For more than 200 years the 18th-century English garden has been associated with meandering paths and rolling lawns dotted with clumps of trees and green groves – landscapes with little scent or colour and devoid of birdsong, butterflies or caterpillars. I blamed Capability Brown and his bland, repetitive designs for these seemingly sterile landscapes, until I read Mark Laird’s magisterial The Flowering of the Landscape Garden. Published in 1999, this book put perfumed blossoms and brightly coloured blooms back into the Georgian garden. Rather than being green and monotonous, Laird argued, the 18th-century garden featured shrubberies populated with flowering shrubs and trees from North America – elegant Magnolia grandiflora, the spidery yellow winter blooms of witch hazel and the bloodied autumn foliage of maple trees. They became, one contemporary gardener said, the “living pencils” that coloured these landscapes.

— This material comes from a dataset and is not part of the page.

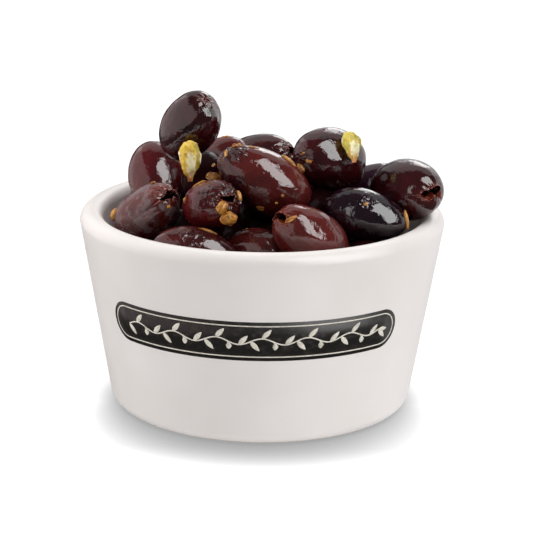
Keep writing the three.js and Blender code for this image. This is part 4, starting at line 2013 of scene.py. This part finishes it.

In his new book, Laird presents gardens alive with sounds and animals, once again challenging our misguided ideas of the 18th-century garden, which he blames on Horace Walpole. A man of letters and the owner of Strawberry Hill in Twickenham, Walpole became England’s first garden historian when he wrote The History of the Modern Taste in Gardening in 1780. This popular book celebrated the “natural” English style of garden designers William Kent and Capability Brown, a contrast to the formal geometric baroque garden. Interestingly, though, Walpole firmly excluded nature and natural history from his account. Ever since then, Laird explains, the history of English gardens “has been prone to a Walpolean bias”. This book sets out to correct that imbalance.